Via le province, arrivano le città metropolitane e i consorzi di comuni

Il senato approva con 160 voti a 133 il disegno di legge del Rio. Il governo prevede un risparmio immediato di 400 milioni

Ha incassato 160 voti per la fiducia e 133 voti contrari (quando all’insediamento la fiducia era stata di 169 voti) ma il Governo ha incassato il via libera del Senato al disegno di legge sull’abolizione delle province (ddl Del Rio). Ora il testo torna alla Camera per l’approvazione definitiva. Matteo Renzi parla di «tremila posti in meno ai politici, è la premessa per tornare a dare speranza e fiducia ai cittadini», ma anche un risparmio secco che la maggioranza calcola in 400 milioni di euro subito. Ma tutte le opposizioni, da Forza Italia all’M5s contestano questo dato e che i provvedimenti portino a qualche risultato.

COSA CAMBIA: LE CITTA’ METROPOLITANE. Al posto di gran parte delle 110 province italiane ci sarà una riorganizzazione di questi enti. In particolare infatti, l’abolizione delle province vere e proprie riguarda 10 città metropolitane nelle varie regioni della Penisola (Torino, Milano, Venezia, Genova, Bologna, Firenze, Napoli, Bari, Reggio Calabria e Roma Capitale) più altre cinque nelle regioni a statuto speciale, che poi potranno crearne altre a loro facoltà. Le prime varate con il ddl saranno Palermo, Catania, Cagliari e Trieste. La riforma entrerà in vigore dal 1 gennaio dell’anno prossimo. Le città metropolitane saranno amministrate da una Conferenza metropolitana formata dai sindaci delle città che vi fanno riferimento, e da un Consiglio metropolitano formato su indicazione del presidente, che potrà essere il sindaco della città capoluogo, oppure – previa introduzione di una legge ad hoc – potrà essere eletto direttamente. In ogni caso non percepirà indennità oltre a quella da sindaco.

I CONSORZI DI COMUNI. In tutte le altre province, sempre dal 1 gennaio 2015, secondo la legge Del Rio, vengono cancellati presidente e giunta provinciale, sostituiti da un’assemblea dei sindaci che eleggerà poi un presidente fra i primi cittadini che la compongono. Tutti percepiranno solo l’indennità di sindaco, e quasi tutte le competenze verranno ridistribuite alle Regioni o ai comuni, ad eccezione dell’edilizia scolastica, dei trasporti pubblici e della tutela dell’ambiente. Il personale dipendente delle vecchie province rimarrà al proprio incarico con lo stipendio attuale. Nelle 52 province in scadenza già nel 2014 e le 23 province oggi commissariate la riforma entrerà in vigore già quest’anno.
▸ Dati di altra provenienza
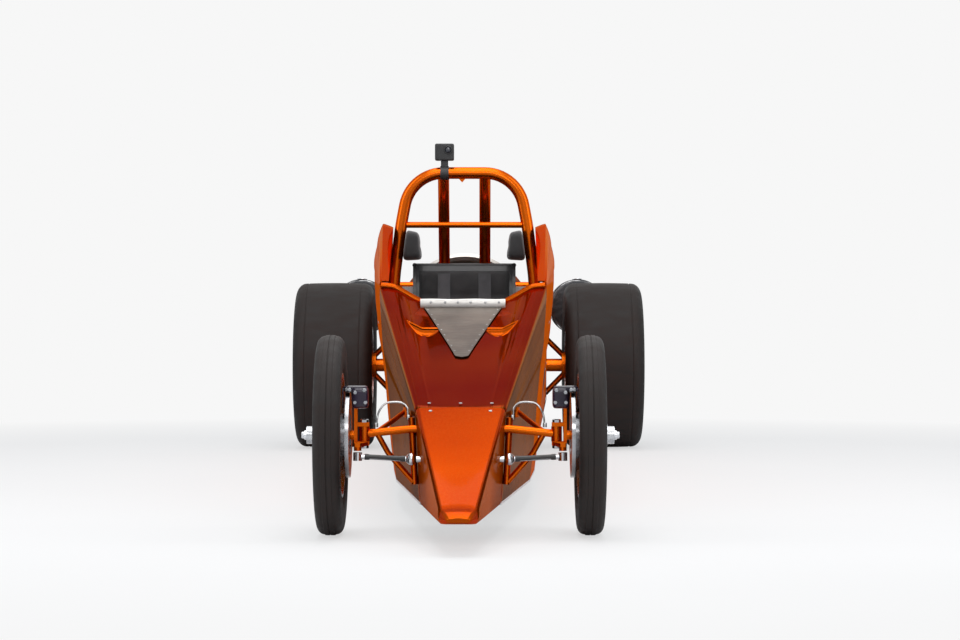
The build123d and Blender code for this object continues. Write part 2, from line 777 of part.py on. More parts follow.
with BuildPart() as brake_disc_right:
    add(make_disc(-1))
brake_disc_right.part.label = "brake_disc_right"
export_step(brake_disc_right.part, "parts/brake_disc_right.step")


# Front rims: narrow spun rims with a dished centre, five windows and a hub
def make_front_rim(side):
    """One front rim with its hub and end cap."""
    bead = front_seat_radius - seat_gap
    barrel = [
        (front_mid + sign * x, r)
        for sign, row in ((-1, ((37, bead), (37, 188), (18, 168))), (1, ((18, 168), (37, 188), (37, bead))),
                          (1, ((26, bead), (16, 174))), (-1, ((16, 174), (26, bead))))
        for x, r in row
    ]
    centre = (
        (front_mid + 8, 171), (front_mid + 14, 171), (front_mid + 18, 90), (front_mid + 12, 50),
        (front_mid + 12, 36), (front_mid + 6, 36), (front_mid + 6, 52), (front_mid + 12, 92),
    )
    hub = (
        (hat_x1 + seat_gap, stub_radius + run_gap), (hat_x1 + seat_gap, 60), (hat_x1 + 9, 60), (hat_x1 + 9, 36),
        (hat_x1 + 81, 36), (hat_x1 + 81, 28), (hat_x1 + 103, 28), (hat_x1 + 103, 10), (hat_x1 + 95, 10),
        (hat_x1 + 95, stub_radius + run_gap),
    )
    with BuildPart() as rim:
        for outline in (barrel, centre, hub):
            revolve_about_wheel([(side * x, r) for x, r in outline], 0, hub_z)
        with BuildSketch(Plane(origin=point(side * front_mid, 0, hub_z), z_dir=(side, 0, 0))):
            with PolarLocations(122, 5):
                SlotOverall(74, 44, rotation=90)
        extrude(amount=40, mode=Mode.SUBTRACT)
    return rim.part


with BuildPart() as front_rim_left:
    add(make_front_rim(1))
front_rim_left.part.label = "front_rim_left"
export_step(front_rim_left.part, "parts/front_rim_left.step")

with BuildPart() as front_rim_right:
    add(make_front_rim(-1))
front_rim_right.part.label = "front_rim_right"
export_step(front_rim_right.part, "parts/front_rim_right.step")


# Tyres: a section with rounded shoulders turned round the wheel axis, seated on the rim
def make_tyre(side, mid, width, radius, seat_radius, shoulder, z, s):
    """One tyre: flat tread, shoulders in two flats, straight walls and bead seats."""
    half = width / 2
    bead = half * 0.82
    right = (
        (half - shoulder, radius), (half - shoulder * 0.3, radius - shoulder * 0.3),
        (half, radius - shoulder), (half, seat_radius + 25), (bead, seat_radius),
    )
    outline = [(mid + x, r) for x, r in right] + [(mid - x, r) for x, r in reversed(right)]
    with BuildPart() as tyre:
        revolve_about_wheel([(side * x, r) for x, r in outline], s, z)
    return tyre.part


with BuildPart() as front_tyre_left:
    add(make_tyre(1, front_mid, front_tyre_width, front_tyre_radius, front_seat_radius, 24, hub_z, 0))
front_tyre_left.part.label = "front_tyre_left"
export_step(front_tyre_left.part, "parts/front_tyre_left.step")

with BuildPart() as front_tyre_right:
    add(make_tyre(-1, front_mid, front_tyre_width, front_tyre_radius, front_seat_radius, 24, hub_z, 0))
front_tyre_right.part.label = "front_tyre_right"
export_step(front_tyre_right.part, "parts/front_tyre_right.step")

# Rack tube: fixed tube through the nose that the rack bar slides in
with BuildPart() as rack_tube:
    add_drum(-82, 82, 24, rack_s, rack_z)
    add_drum(-90, 90, rack_bar_radius + run_gap, rack_s, rack_z, mode=Mode.SUBTRACT)
rack_tube.part.label = "rack_tube"
export_step(rack_tube.part, "parts/rack_tube.step")

# Steering links: sliding rack bar, its end joints, and the tie rods out to the eyes under the arms
ball_x = 153
ball_half = 17
eye_z = 255
eye_radius = 14
with BuildPart() as steering_links:
    add_drum(-ball_x, ball_x, rack_bar_radius, rack_s, rack_z)
    for side in (-1, 1):
        joint = ((-17, 0), (-17, 8), (-12, 14), (-5, 17), (5, 17), (12, 14), (17, 8), (17, 0))
        revolve_about_wheel([(side * (ball_x + x), r) for x, r in joint], rack_s, rack_z)
        add_tube([point(side * (ball_x + 10), rack_s, rack_z), point(side * steer_arm_x, rack_s, eye_z)], 8)
        with BuildSketch(Plane(origin=point(side * steer_arm_x, rack_s, eye_z - 13))):
            Circle(eye_radius)
        extrude(amount=26)
steering_links.part.label = "steering_links"
export_step(steering_links.part, "parts/steering_links.step")

# Rear axle: dead tube under the tail pipe with struts, hub plates and stub shafts
hub_plate_x0 = 476
hub_plate_x1 = 495
with BuildPart() as rear_axle:
    add_drum(-hub_plate_x0, hub_plate_x0, axle_tube_radius, wheelbase, rear_hub_z)
    for side in (-1, 1):
        add_drum(side * (hub_plate_x0 - 2), side * hub_plate_x1, 64, wheelbase, rear_hub_z)
        add_drum(side * hub_plate_x1, side * (rear_track / 2 + 10), rear_stub_radius, wheelbase, rear_hub_z)
        add_tube([point(side * 388, wheelbase, 560), point(side * 482, wheelbase, 468)], 14)
        add_tube([point(side * 388, wheelbase, 275), point(side * 482, wheelbase, 372)], 14)
        add_block(side * (385 + seat_gap), side * 393, wheelbase - 40, wheelbase + 40, 530, 600)
        add_block(side * (385 + seat_gap), side * 393, wheelbase - 40, wheelbase + 40, 255, 320)
        with Locations(point(side * 375, wheelbase, 565), point(side * 375, wheelbase, 270)):
            Box(20, 120, 120, mode=Mode.SUBTRACT)
rear_axle.part.label = "rear_axle"
export_step(rear_axle.part, "parts/rear_axle.step")

# Rear rims: wide spun rims with a deep outer dish
rear_mid = rear_track / 2


def make_rear_rim(side):
    """One rear rim with its hub, dished centre and end cap."""
    bead = rear_seat_radius - seat_gap
    barrel = [
        (rear_mid + sign * x, r)
        for sign, row in ((-1, ((186, bead), (186, 190), (124, 176))), (1, ((124, 176), (186, 190), (186, bead))),
                          (1, ((142, bead), (130, 184))), (-1, ((130, 184), (142, bead))))
        for x, r in row
    ]
    centre = (
        (rear_mid - 84, 180), (rear_mid - 70, 180), (rear_mid - 60, 120), (rear_mid - 44, 80),
        (rear_mid - 44, 48), (rear_mid - 52, 48), (rear_mid - 52, 78), (rear_mid - 68, 118),
    )
    hub = (
        (500, rear_stub_radius + run_gap), (500, 58), (530, 52), (rear_mid + 4, 50), (rear_mid + 4, 40),
        (rear_mid + 24, 40), (rear_mid + 24, 8), (rear_mid + 16, 8), (rear_mid + 16, rear_stub_radius + run_gap),
    )
    with BuildPart() as rim:
        for outline in (barrel, centre, hub):
            revolve_about_wheel([(side * x, r) for x, r in outline], wheelbase, rear_hub_z)
    return rim.part


with BuildPart() as rear_rim_left:
    add(make_rear_rim(1))
rear_rim_left.part.label = "rear_rim_left"
export_step(rear_rim_left.part, "parts/rear_rim_left.step")

with BuildPart() as rear_rim_right:
    add(make_rear_rim(-1))
rear_rim_right.part.label = "rear_rim_right"
export_step(rear_rim_right.part, "parts/rear_rim_right.step")

with BuildPart() as rear_tyre_left:
    add(make_tyre(1, rear_mid, rear_tyre_width, rear_tyre_radius, rear_seat_radius, 62, rear_hub_z, wheelbase))
rear_tyre_left.part.label = "rear_tyre_left"
export_step(rear_tyre_left.part, "parts/rear_tyre_left.step")

with BuildPart() as rear_tyre_right:
    add(make_tyre(-1, rear_mid, rear_tyre_width, rear_tyre_radius, rear_seat_radius, 62, rear_hub_z, wheelbase))
rear_tyre_right.part.label = "rear_tyre_right"
export_step(rear_tyre_right.part, "parts/rear_tyre_right.step")

# Parachute brackets: plates on outrigger tubes at the tail, with tether eyes
pack_x = 575
pack_z = 715
pack_radius = 150
pack_s0 = wheelbase + 450
pack_s1 = wheelbase + tail_overhang
bracket_x = pack_x - pack_radius
tube_x = bracket_x - 15
tube_end_s = pack_s1 - 60
rail_end_x = rail_rows[-1][2]
rail_end_z = rail_rows[-1][3]
tether_z = 540
with BuildPart() as parachute_brackets:
    for side in (-1, 1):
        add_block(side * (bracket_x - 8), side * (bracket_x - seat_gap), frame_end_s + 140, pack_s1 - 20,
                  pack_z - 115, pack_z + 115)
        for start_x, start_z, end_z in ((rail_end_x, rail_end_z, rail_end_z), (rail_end_x - 5, 560, 640)):
            add_tube(
                [
                    point(side * start_x, frame_end_s + seat_gap, start_z),
                    point(side * start_x, frame_end_s + 30, start_z),
                    point(side * tube_x, frame_end_s + 260, end_z),
                    point(side * tube_x, tube_end_s, end_z),
                ],
                13,
            )
        add_block(side * (tube_x - 13), side * (tube_x - 1), pack_s1 - 150, tube_end_s, 510, 650)
        with BuildSketch(Plane(origin=point(side * (tube_x - 20), pack_s1 - 105, tether_z), z_dir=(side, 0, 0))):
            Circle(10)
        extrude(amount=30, mode=Mode.SUBTRACT)
parachute_brackets.part.label = "parachute_brackets"
export_step(parachute_brackets.part, "parts/parachute_brackets.step")

# Parachute packs: two round packs behind the rear tyres, their ends drawn in
pack_rim = 40
pack_rows = (
    # s, radius
    (pack_s0, pack_radius - pack_rim),
    (pack_s0 + 0.3 * pack_rim, pack_radius - 0.3 * pack_rim),
    (pack_s0 + pack_rim, pack_radius),
    (pack_s1 - pack_rim, pack_radius),
    (pack_s1 - 0.3 * pack_rim, pack_radius - 0.3 * pack_rim),
    (pack_s1, pack_radius - pack_rim),
)
with BuildPart() as parachute_packs:
    for side in (-1, 1):
        centre = Plane(origin=point(side * pack_x, 0, pack_z), x_dir=(0, 1, 0), z_dir=(1, 0, 0))
        with BuildSketch(centre, mode=Mode.PRIVATE) as half:
            with BuildLine():
                Polyline((pack_s0, 0), *pack_rows, (pack_s1, 0), close=True)
            make_face()
        revolve(half.sketch.face(), axis=Axis(centre.origin, (0, 1, 0)))
parachute_packs.part.label = "parachute_packs"
export_step(parachute_packs.part, "parts/parachute_packs.step")

# Action camera: small box on a foot clamped to the hoop
camera_x = -75
with BuildPart() as action_camera:
    add_block(camera_x - 37, camera_x + 37, hoop_s - 26, hoop_s + 22, 1278, 1343)
    add_block(camera_x - 16, camera_x + 16, hoop_s - 14, hoop_s + 14, 1245, 1282)
    add_tube([point(-120, hoop_s, hoop_top_z), point(120, hoop_s, hoop_top_z)], hoop_radius + seat_gap,
             mode=Mode.SUBTRACT)
action_camera.part.label = "action_camera"
export_step(action_camera.part, "parts/action_camera.step")
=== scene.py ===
# %% [markdown]
# # A jet dragster, dressed for the camera
# The measured model of the car is a frame of plain solids that stand exactly where the real pieces do.
# This lesson gives each solid its paint, metal, rubber or cloth, and adds what a solid leaves out: rounded
# skins, rivets, tread ribs, stitching, pipes and heat stains. Lengths are in metres, +Z is up and the nose
# points along -Y.

# %% Load the frame
import bmesh
import bpy
import math
import numpy as np
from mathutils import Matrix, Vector


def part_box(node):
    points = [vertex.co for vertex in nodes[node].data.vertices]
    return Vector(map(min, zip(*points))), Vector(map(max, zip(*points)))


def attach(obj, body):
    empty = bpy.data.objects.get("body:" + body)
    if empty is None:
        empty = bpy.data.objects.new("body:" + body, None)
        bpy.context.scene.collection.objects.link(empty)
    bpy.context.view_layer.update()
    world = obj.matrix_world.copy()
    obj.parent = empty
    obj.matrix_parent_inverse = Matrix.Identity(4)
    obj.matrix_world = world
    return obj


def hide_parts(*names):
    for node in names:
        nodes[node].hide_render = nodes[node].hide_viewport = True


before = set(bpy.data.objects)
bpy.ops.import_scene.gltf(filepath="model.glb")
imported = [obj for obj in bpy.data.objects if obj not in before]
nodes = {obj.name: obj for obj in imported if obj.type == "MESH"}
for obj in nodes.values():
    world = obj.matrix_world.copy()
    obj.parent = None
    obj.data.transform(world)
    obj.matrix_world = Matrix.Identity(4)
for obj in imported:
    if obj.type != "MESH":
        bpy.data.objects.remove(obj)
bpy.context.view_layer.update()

# %% [markdown]
# ## Stations along the car
# Everything on a long car is easiest to place by its station, the distance behind the front axle. The
# front axle's own place comes from the front tyre's box, so no length is written twice.

# %% Stations and wheel places
front_lo, front_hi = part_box("front_tyre_left")
rear_lo, rear_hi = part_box("rear_tyre_left")
front_mid_x, front_y, front_hub_z = ((low + high) / 2 for low, high in zip(front_lo, front_hi))
rear_mid_x, rear_y, rear_hub_z = ((low + high) / 2 for low, high in zip(rear_lo, rear_hi))
front_hub = (0.0, front_y, front_hub_z)
rear_hub = (0.0, rear_y, rear_hub_z)
engine_z = 0.660
SIDES = {"left": 1.0, "right": -1.0}
print("front axle y", round(front_y, 3), "wheelbase", round(rear_y - front_y, 3))

# %% [markdown]
# ## The camera
# The picture was taken with a long lens from low down, almost straight ahead. The size of the front and
# the rear tyres in the picture gives the distance, and the height where level lines meet gives the eye
# height, so the camera is placed by measurement and not by eye.

# %% Camera from the picture's perspective
IMAGE_WIDTH, IMAGE_HEIGHT = 960, 640
FOCAL_PIXELS = 2624.0
EYE_HEIGHT = 0.738
EYE_AHEAD = 8.33
EYE_ASIDE = 0.0711
HORIZON_ROW = 302.6
VANISH_COLUMN = 482.9

camera_data = bpy.data.cameras.new("camera")
camera_data.sensor_fit = "HORIZONTAL"
camera_data.sensor_width = 36.0
camera_data.lens = FOCAL_PIXELS / IMAGE_WIDTH * camera_data.sensor_width
camera = bpy.data.objects.new("camera", camera_data)
bpy.context.scene.collection.objects.link(camera)
camera.location = (EYE_ASIDE, front_y - EYE_AHEAD, EYE_HEIGHT)
pitch = math.atan((IMAGE_HEIGHT / 2 - HORIZON_ROW) / FOCAL_PIXELS)
yaw = math.atan((VANISH_COLUMN - IMAGE_WIDTH / 2) / FOCAL_PIXELS)
camera.rotation_euler = (math.pi / 2 - pitch, 0.0, yaw)
bpy.context.scene.camera = camera
bpy.context.scene.view_settings.view_transform = "Standard"
print("lens", round(camera_data.lens, 1), "mm")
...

INCARICHI GRATUITI. Il punto principale della riforma è che tutti gli incarichi svolti a seguito della fusione saranno del tutto a titolo gratuito. Il pomo della discordia tra maggioranza e opposizione è proprio su questo punto. Per le opposizioni ci saranno circa 26mila cariche in più, e in particolare è stata la commissione Bilancio del Senato ad ammonire che «Non può escludersi la duplicazione di costi e funzioni derivanti dal’elezione diretta del sindaco e del consiglio delle città metropolitane, subordinando tale opzione all’articolazione del territorio del comune capoluogo in più comuni. Ci sono perplessità sul trasferimento di personale e funzioni dalle province ad altri enti territoriali che potrebbe comportare costi, difficilmente quantificabili». Il governo e la maggioranza hanno replicato che non vi saranno spese in più per questa riforma.